-- START --

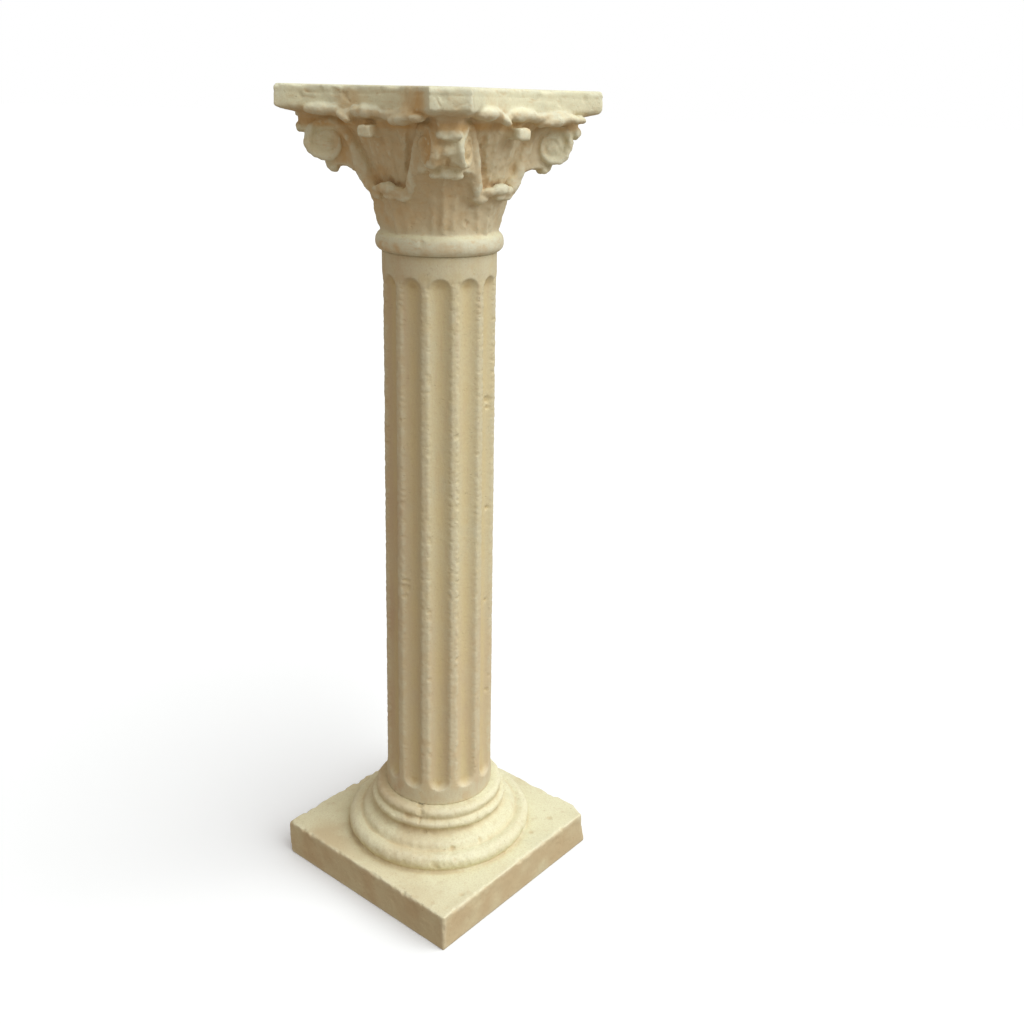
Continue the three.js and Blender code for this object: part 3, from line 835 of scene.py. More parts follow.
capitalShape = {
    "foot": 0.8261,
    "footEdge": (826.9, 828.2),
    "topEdge": (999.9, 998.6),
    "turn": 1.8,
    "voxel": 0.00125,
    "most": 196000,
    "wear": {
        "wave": 0.0005, "ripple": 0.0003, "carvedFine": 0.0011, "carvedBroad": 0.0012, "leaf": 0.0021,
        "bell": 0.0004, "scroll": 0.0009, "edgeNick": 0.0012, "edgeSlope": 0.0016, "scratch": 0.0007,
        "groove": 0.0030,
    },
    "zones": {
        "carved": (848, 856, 976, 986), "leaves": (882, 896, 955, 968), "rust": (846, 862, 972, 984),
        "underTips": (954, 961, 964, 970), "tips": (966, 971, 984, 986), "scrollTops": (956, 961, 967, 972),
    },
    "shelter": {"reach": 0.06, "rays": 12},
    "stainedTip": (72.0, -122.0, 977.0),
    "patches": [
        ((88.0, -128.0, 984.0), 42, 2, 1.0), ((-20.0, -117.0, 984.0), 26, 2, 0.7),
        ((78.0, -102.0, 942.0), 34, 8, 0.9), ((105.0, -66.0, 942.0), 28, 8, 0.6),
    ],
    "bell": [
        (66.0, 825.3), (66.6, 826.1), (68.6, 826.8), (71.8, 829.2), (73.5, 833.2), (73.7, 837.6),
        (72.7, 842.4), (70.2, 846.0), (67.4, 848.0), (66.4, 850.0), (66.6, 856.0), (68.6, 868.0),
        (71.4, 880.0), (75.0, 893.0), (80.0, 908.0), (87.0, 928.0), (95.0, 950.0), (102.0, 966.0),
        (106.0, 976.0), (60.0, 980.0),
    ],
    "dents": [
        (60.8, -22.4, 862.1, 5, 1.8), (65.4, -19.7, 881.3, 5, 1.5), (90.7, -31.6, 939.3, 5, 1.8),
        (79.3, -20.0, 923.4, 5, 1.8), (-55.4, -123.0, 992.8, 6, 1.1), (-38.2, -118.9, 993.1, 5, 1.1),
        (-24.2, -116.4, 988.6, 5, 1.3), (67.1, -120.1, 988.3, 6, 1.0), (33.1, -64.1, 841.3, 4, 1.0),
        (114.8, 32.4, 992.5, 4, 0.8), (128.1, 94.3, 990.7, 4, 0.9), (-78.5, -130.7, 988.4, 4, 0.8),
        (124.7, -126.9, 989.2, 5, 0.9), (25.8, -114.3, 995.1, 4, 0.9), (119.1, 61.8, 986.0, 4, 0.9),
        (115.6, -17.8, 991.7, 4, 0.8), (-40.0, 118.0, 990.0, 6, 1.2), (-120.0, -20.0, 991.0, 6, 1.2),
        (60.0, 121.0, 986.0, 5, 1.1), (-66.0, -24.0, 870.0, 5, 1.5), (10.0, 72.0, 866.0, 5, 1.5),
    ],
    "scratches": [
        ((-71.7, -128.1, 992.0), (-24.1, -116.4, 991.9), 2.0, 0.75),
        ((-28.0, -117.0, 993.3), (-23.0, -116.2, 987.6), 2.2, 0.9),
        ((-23.0, -116.2, 987.6), (-17.7, -115.6, 983.9), 2.0, 0.8),
        ((-41.9, -119.7, 995.5), (-33.1, -117.9, 994.7), 2.0, 0.9),
        ((140.6, -100.7, 988.2), (138.7, -97.1, 981.0), 1.8, 0.8),
        ((118.7, -37.1, 995.2), (116.6, -25.4, 994.5), 1.8, 0.7),
        ((114.1, 21.6, 989.4), (119.0, 61.6, 989.0), 2.0, 0.4),
        ((120.2, -131.8, 989.1), (123.4, -128.3, 982.1), 1.8, 0.5),
        ((132.5, -118.6, 980.6), (141.0, -109.6, 985.4), 1.8, 0.5),
        ((19.6, -114.0, 992.2), (58.4, -118.4, 993.7), 2.0, 0.6),
        ((119.0, 61.4, 993.0), (134.2, 109.9, 992.0), 1.8, 0.5),
        ((-78.6, -130.7, 987.4), (-58.1, -123.7, 986.9), 1.8, 0.5),
        ((80.1, -123.5, 991.2), (104.6, -131.9, 994.1), 1.8, 0.5),
        ((64.1, -19.7, 875.9), (60.6, -22.2, 859.9), 2.6, 0.9),
        ((30.0, 118.0, 990.0), (-18.0, 114.0, 988.0), 2.0, 0.5),
        ((-118.0, 20.0, 993.0), (-122.0, 70.0, 990.0), 2.0, 0.5),
    ],
    "grooves": [
        ((90.0, -31.5, 952.0), (83.4, -26.5, 936.9), 7.0, 0.9),
        ((83.4, -26.5, 936.9), (76.9, -17.1, 914.0), 7.0, 1.0),
        ((48.0, -97.3, 957.0), (40.2, -88.3, 942.9), 8.0, 0.7),
        ((40.2, -88.3, 942.9), (29.8, -75.2, 918.0), 8.0, 1.0),
    ],
}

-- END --

Task directions
Your task is to repeat the data exactly; please include every line.

Correct result
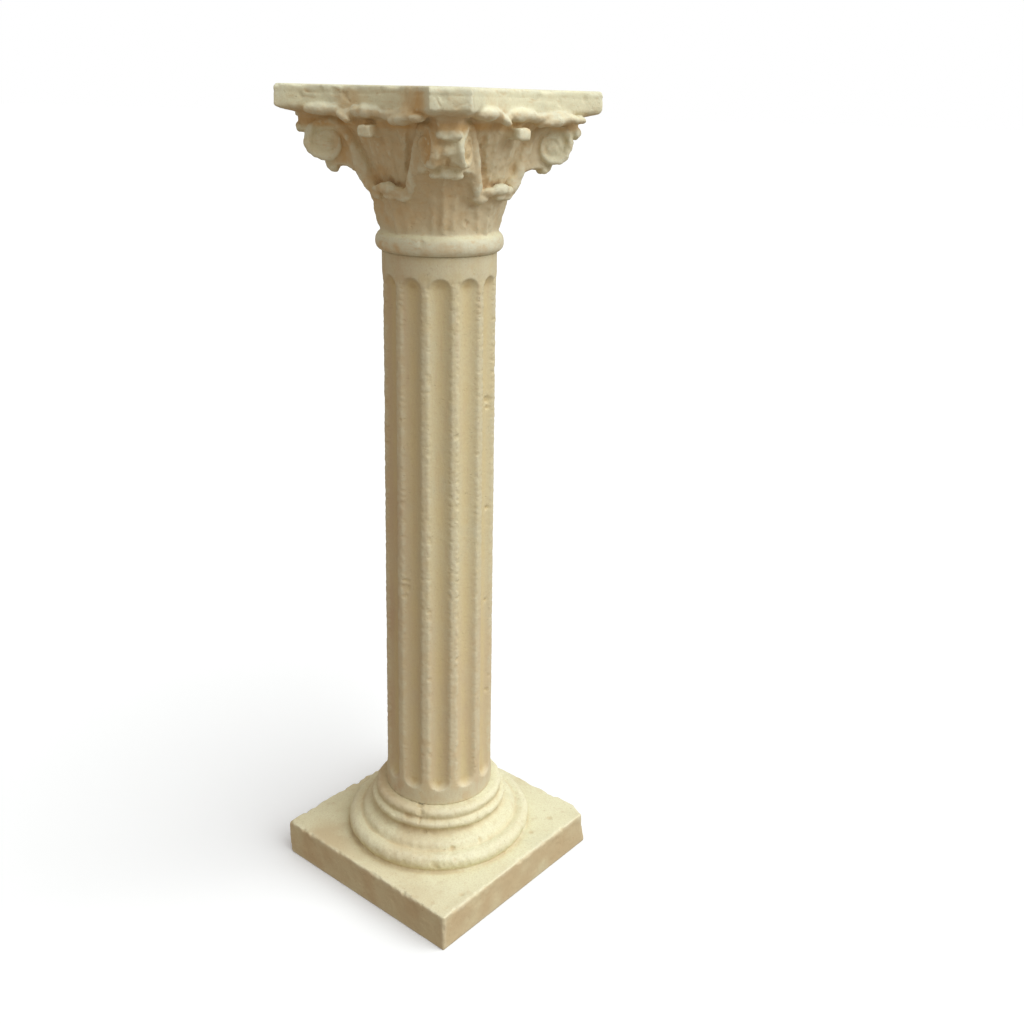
Continue the three.js and Blender code for this object: part 3, from line 835 of scene.py. More parts follow.
capitalShape = {
    "foot": 0.8261,
    "footEdge": (826.9, 828.2),
    "topEdge": (999.9, 998.6),
    "turn": 1.8,
    "voxel": 0.00125,
    "most": 196000,
    "wear": {
        "wave": 0.0005, "ripple": 0.0003, "carvedFine": 0.0011, "carvedBroad": 0.0012, "leaf": 0.0021,
        "bell": 0.0004, "scroll": 0.0009, "edgeNick": 0.0012, "edgeSlope": 0.0016, "scratch": 0.0007,
        "groove": 0.0030,
    },
    "zones": {
        "carved": (848, 856, 976, 986), "leaves": (882, 896, 955, 968), "rust": (846, 862, 972, 984),
        "underTips": (954, 961, 964, 970), "tips": (966, 971, 984, 986), "scrollTops": (956, 961, 967, 972),
    },
    "shelter": {"reach": 0.06, "rays": 12},
    "stainedTip": (72.0, -122.0, 977.0),
    "patches": [
        ((88.0, -128.0, 984.0), 42, 2, 1.0), ((-20.0, -117.0, 984.0), 26, 2, 0.7),
        ((78.0, -102.0, 942.0), 34, 8, 0.9), ((105.0, -66.0, 942.0), 28, 8, 0.6),
    ],
    "bell": [
        (66.0, 825.3), (66.6, 826.1), (68.6, 826.8), (71.8, 829.2), (73.5, 833.2), (73.7, 837.6),
        (72.7, 842.4), (70.2, 846.0), (67.4, 848.0), (66.4, 850.0), (66.6, 856.0), (68.6, 868.0),
        (71.4, 880.0), (75.0, 893.0), (80.0, 908.0), (87.0, 928.0), (95.0, 950.0), (102.0, 966.0),
        (106.0, 976.0), (60.0, 980.0),
    ],
    "dents": [
        (60.8, -22.4, 862.1, 5, 1.8), (65.4, -19.7, 881.3, 5, 1.5), (90.7, -31.6, 939.3, 5, 1.8),
        (79.3, -20.0, 923.4, 5, 1.8), (-55.4, -123.0, 992.8, 6, 1.1), (-38.2, -118.9, 993.1, 5, 1.1),
        (-24.2, -116.4, 988.6, 5, 1.3), (67.1, -120.1, 988.3, 6, 1.0), (33.1, -64.1, 841.3, 4, 1.0),
        (114.8, 32.4, 992.5, 4, 0.8), (128.1, 94.3, 990.7, 4, 0.9), (-78.5, -130.7, 988.4, 4, 0.8),
        (124.7, -126.9, 989.2, 5, 0.9), (25.8, -114.3, 995.1, 4, 0.9), (119.1, 61.8, 986.0, 4, 0.9),
        (115.6, -17.8, 991.7, 4, 0.8), (-40.0, 118.0, 990.0, 6, 1.2), (-120.0, -20.0, 991.0, 6, 1.2),
        (60.0, 121.0, 986.0, 5, 1.1), (-66.0, -24.0, 870.0, 5, 1.5), (10.0, 72.0, 866.0, 5, 1.5),
    ],
    "scratches": [
        ((-71.7, -128.1, 992.0), (-24.1, -116.4, 991.9), 2.0, 0.75),
        ((-28.0, -117.0, 993.3), (-23.0, -116.2, 987.6), 2.2, 0.9),
        ((-23.0, -116.2, 987.6), (-17.7, -115.6, 983.9), 2.0, 0.8),
        ((-41.9, -119.7, 995.5), (-33.1, -117.9, 994.7), 2.0, 0.9),
        ((140.6, -100.7, 988.2), (138.7, -97.1, 981.0), 1.8, 0.8),
        ((118.7, -37.1, 995.2), (116.6, -25.4, 994.5), 1.8, 0.7),
        ((114.1, 21.6, 989.4), (119.0, 61.6, 989.0), 2.0, 0.4),
        ((120.2, -131.8, 989.1), (123.4, -128.3, 982.1), 1.8, 0.5),
        ((132.5, -118.6, 980.6), (141.0, -109.6, 985.4), 1.8, 0.5),
        ((19.6, -114.0, 992.2), (58.4, -118.4, 993.7), 2.0, 0.6),
        ((119.0, 61.4, 993.0), (134.2, 109.9, 992.0), 1.8, 0.5),
        ((-78.6, -130.7, 987.4), (-58.1, -123.7, 986.9), 1.8, 0.5),
        ((80.1, -123.5, 991.2), (104.6, -131.9, 994.1), 1.8, 0.5),
        ((64.1, -19.7, 875.9), (60.6, -22.2, 859.9), 2.6, 0.9),
        ((30.0, 118.0, 990.0), (-18.0, 114.0, 988.0), 2.0, 0.5),
        ((-118.0, 20.0, 993.0), (-122.0, 70.0, 990.0), 2.0, 0.5),
    ],
    "grooves": [
        ((90.0, -31.5, 952.0), (83.4, -26.5, 936.9), 7.0, 0.9),
        ((83.4, -26.5, 936.9), (76.9, -17.1, 914.0), 7.0, 1.0),
        ((48.0, -97.3, 957.0), (40.2, -88.3, 942.9), 8.0, 0.7),
        ((40.2, -88.3, 942.9), (29.8, -75.2, 918.0), 8.0, 1.0),
    ],
}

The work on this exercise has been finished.